(YOUR INSTRUCTIONS)
Begin with the line that contains "Write part 2" and continue down through the line that contains "return cut(plate, holes"; reproduce those lines exactly and only those.

(SOURCE MATERIAL)
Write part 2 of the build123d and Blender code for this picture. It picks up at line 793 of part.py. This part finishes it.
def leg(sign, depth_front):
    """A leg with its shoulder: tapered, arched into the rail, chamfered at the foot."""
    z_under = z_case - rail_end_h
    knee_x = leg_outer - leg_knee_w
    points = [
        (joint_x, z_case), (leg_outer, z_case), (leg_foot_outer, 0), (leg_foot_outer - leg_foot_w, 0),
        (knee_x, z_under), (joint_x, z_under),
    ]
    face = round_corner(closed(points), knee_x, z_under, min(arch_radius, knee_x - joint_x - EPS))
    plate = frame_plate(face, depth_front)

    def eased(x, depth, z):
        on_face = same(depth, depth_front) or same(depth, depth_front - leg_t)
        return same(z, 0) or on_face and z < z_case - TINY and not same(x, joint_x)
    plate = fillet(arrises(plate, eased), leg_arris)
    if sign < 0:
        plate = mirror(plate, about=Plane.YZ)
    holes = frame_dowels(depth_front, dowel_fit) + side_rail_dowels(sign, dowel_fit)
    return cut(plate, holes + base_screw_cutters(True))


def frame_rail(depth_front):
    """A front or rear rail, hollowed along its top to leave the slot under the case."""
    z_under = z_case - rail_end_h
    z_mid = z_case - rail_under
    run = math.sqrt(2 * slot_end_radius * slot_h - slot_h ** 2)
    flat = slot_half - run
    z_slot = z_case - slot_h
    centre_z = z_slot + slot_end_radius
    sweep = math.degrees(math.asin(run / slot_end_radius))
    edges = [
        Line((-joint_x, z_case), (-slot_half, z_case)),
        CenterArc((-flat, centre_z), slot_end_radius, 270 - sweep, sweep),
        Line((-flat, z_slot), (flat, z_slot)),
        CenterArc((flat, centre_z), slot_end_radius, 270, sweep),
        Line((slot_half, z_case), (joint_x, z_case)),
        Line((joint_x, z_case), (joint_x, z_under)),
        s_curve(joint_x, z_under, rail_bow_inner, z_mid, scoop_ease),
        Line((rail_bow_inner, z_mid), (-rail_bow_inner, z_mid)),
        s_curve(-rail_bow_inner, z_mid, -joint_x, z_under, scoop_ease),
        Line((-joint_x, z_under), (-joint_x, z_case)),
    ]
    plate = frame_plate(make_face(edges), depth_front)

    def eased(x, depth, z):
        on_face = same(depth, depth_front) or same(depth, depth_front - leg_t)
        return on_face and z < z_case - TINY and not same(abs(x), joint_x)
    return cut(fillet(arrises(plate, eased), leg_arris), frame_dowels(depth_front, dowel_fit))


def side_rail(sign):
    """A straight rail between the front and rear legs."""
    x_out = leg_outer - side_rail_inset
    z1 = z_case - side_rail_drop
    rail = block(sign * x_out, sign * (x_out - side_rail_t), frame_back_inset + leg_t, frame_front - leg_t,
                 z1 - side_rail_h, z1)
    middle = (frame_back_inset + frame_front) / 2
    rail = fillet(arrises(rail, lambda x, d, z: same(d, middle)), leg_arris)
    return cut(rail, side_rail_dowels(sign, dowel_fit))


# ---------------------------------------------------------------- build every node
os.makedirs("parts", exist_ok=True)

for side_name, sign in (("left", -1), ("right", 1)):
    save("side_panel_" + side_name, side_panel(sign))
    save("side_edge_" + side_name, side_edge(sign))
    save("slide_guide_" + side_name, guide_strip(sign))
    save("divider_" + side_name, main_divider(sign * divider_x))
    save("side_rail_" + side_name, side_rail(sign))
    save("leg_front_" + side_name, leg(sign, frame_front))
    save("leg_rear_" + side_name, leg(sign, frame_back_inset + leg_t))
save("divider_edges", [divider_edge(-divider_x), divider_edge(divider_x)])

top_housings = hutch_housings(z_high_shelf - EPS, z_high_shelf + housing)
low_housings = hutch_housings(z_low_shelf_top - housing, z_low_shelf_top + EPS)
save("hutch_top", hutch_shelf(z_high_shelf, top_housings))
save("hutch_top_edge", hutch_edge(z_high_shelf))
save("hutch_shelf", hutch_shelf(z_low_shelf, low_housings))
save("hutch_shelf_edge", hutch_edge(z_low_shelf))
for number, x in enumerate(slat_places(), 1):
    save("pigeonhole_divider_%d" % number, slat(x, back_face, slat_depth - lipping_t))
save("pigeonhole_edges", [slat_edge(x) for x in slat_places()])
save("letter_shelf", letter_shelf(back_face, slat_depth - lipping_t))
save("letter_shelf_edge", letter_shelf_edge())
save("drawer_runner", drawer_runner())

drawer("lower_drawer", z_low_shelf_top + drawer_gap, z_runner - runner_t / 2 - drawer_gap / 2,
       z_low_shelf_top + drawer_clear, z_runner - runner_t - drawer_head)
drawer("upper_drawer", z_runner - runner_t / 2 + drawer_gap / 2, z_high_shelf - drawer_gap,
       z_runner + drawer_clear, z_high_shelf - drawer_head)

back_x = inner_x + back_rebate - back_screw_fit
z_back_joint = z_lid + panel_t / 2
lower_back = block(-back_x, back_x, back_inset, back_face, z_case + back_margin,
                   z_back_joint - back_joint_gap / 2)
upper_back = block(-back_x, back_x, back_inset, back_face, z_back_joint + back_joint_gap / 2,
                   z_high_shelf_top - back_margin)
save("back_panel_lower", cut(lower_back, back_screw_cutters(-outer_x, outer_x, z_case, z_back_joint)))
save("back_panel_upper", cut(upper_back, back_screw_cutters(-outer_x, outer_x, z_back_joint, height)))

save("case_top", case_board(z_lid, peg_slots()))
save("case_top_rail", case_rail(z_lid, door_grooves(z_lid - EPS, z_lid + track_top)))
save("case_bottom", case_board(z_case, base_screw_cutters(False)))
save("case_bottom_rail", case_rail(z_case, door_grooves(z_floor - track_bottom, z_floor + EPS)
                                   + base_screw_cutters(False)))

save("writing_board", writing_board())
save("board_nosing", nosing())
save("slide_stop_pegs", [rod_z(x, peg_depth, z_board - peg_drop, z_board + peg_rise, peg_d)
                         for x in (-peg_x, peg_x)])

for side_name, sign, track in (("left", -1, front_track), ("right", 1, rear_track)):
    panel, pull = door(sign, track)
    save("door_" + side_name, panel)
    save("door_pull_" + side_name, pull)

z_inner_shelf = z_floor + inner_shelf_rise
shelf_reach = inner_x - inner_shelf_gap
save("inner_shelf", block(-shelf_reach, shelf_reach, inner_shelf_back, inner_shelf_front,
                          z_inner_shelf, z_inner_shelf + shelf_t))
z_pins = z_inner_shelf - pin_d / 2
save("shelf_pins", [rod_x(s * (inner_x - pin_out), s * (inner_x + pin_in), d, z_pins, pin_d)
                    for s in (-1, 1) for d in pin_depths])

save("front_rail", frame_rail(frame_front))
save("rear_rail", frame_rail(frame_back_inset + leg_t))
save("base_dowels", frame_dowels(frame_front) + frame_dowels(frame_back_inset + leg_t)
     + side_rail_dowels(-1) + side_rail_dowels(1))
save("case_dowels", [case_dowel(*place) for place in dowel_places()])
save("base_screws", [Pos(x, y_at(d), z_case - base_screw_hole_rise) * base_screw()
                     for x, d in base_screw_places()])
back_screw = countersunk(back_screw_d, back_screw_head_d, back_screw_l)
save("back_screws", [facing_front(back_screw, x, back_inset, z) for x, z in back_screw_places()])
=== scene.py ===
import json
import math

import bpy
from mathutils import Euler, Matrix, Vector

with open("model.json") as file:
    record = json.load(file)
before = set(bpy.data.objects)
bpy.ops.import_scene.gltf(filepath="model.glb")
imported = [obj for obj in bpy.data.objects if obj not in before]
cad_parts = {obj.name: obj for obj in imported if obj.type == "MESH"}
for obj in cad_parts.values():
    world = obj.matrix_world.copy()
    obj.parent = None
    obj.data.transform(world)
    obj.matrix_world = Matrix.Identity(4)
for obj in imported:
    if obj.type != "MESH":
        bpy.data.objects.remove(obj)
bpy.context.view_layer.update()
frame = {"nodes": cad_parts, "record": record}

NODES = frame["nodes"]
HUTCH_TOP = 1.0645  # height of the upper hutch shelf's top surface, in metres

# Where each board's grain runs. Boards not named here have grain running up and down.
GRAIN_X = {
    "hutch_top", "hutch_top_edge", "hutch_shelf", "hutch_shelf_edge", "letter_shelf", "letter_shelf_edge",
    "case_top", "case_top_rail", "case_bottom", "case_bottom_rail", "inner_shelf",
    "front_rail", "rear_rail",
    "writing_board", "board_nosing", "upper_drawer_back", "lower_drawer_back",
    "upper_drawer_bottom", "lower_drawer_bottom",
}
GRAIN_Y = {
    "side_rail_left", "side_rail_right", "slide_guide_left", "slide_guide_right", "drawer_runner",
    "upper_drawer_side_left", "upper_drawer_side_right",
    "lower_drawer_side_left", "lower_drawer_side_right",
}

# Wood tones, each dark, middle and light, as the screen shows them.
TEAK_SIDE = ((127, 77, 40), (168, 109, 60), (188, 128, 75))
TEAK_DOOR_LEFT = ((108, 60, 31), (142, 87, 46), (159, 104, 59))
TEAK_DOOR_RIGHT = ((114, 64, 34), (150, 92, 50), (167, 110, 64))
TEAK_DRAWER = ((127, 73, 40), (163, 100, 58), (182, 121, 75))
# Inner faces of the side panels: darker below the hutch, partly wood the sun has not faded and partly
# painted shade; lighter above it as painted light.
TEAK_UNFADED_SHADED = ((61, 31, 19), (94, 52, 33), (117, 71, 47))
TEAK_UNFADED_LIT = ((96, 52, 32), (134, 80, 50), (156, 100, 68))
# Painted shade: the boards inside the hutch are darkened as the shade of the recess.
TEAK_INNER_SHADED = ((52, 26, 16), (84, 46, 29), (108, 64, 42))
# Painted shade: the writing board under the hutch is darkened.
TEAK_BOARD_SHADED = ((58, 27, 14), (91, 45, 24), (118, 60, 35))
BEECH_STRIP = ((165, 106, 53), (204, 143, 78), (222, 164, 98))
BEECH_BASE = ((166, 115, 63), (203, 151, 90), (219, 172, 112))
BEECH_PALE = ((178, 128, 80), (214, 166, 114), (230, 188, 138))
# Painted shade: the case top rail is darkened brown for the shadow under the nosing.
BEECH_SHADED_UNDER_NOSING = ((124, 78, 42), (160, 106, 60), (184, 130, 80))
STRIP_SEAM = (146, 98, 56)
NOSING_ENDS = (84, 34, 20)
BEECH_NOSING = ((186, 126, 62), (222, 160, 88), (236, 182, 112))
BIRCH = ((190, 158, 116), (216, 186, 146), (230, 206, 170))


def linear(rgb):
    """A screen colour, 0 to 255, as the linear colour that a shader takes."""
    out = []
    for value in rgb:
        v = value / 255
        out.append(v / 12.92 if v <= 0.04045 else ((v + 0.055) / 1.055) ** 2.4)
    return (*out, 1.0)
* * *
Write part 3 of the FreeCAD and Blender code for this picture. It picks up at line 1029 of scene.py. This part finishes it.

(THE OUTPUT)
Write part 2 of the build123d and Blender code for this picture. It picks up at line 793 of part.py. This part finishes it.
def leg(sign, depth_front):
    """A leg with its shoulder: tapered, arched into the rail, chamfered at the foot."""
    z_under = z_case - rail_end_h
    knee_x = leg_outer - leg_knee_w
    points = [
        (joint_x, z_case), (leg_outer, z_case), (leg_foot_outer, 0), (leg_foot_outer - leg_foot_w, 0),
        (knee_x, z_under), (joint_x, z_under),
    ]
    face = round_corner(closed(points), knee_x, z_under, min(arch_radius, knee_x - joint_x - EPS))
    plate = frame_plate(face, depth_front)

    def eased(x, depth, z):
        on_face = same(depth, depth_front) or same(depth, depth_front - leg_t)
        return same(z, 0) or on_face and z < z_case - TINY and not same(x, joint_x)
    plate = fillet(arrises(plate, eased), leg_arris)
    if sign < 0:
        plate = mirror(plate, about=Plane.YZ)
    holes = frame_dowels(depth_front, dowel_fit) + side_rail_dowels(sign, dowel_fit)
    return cut(plate, holes + base_screw_cutters(True))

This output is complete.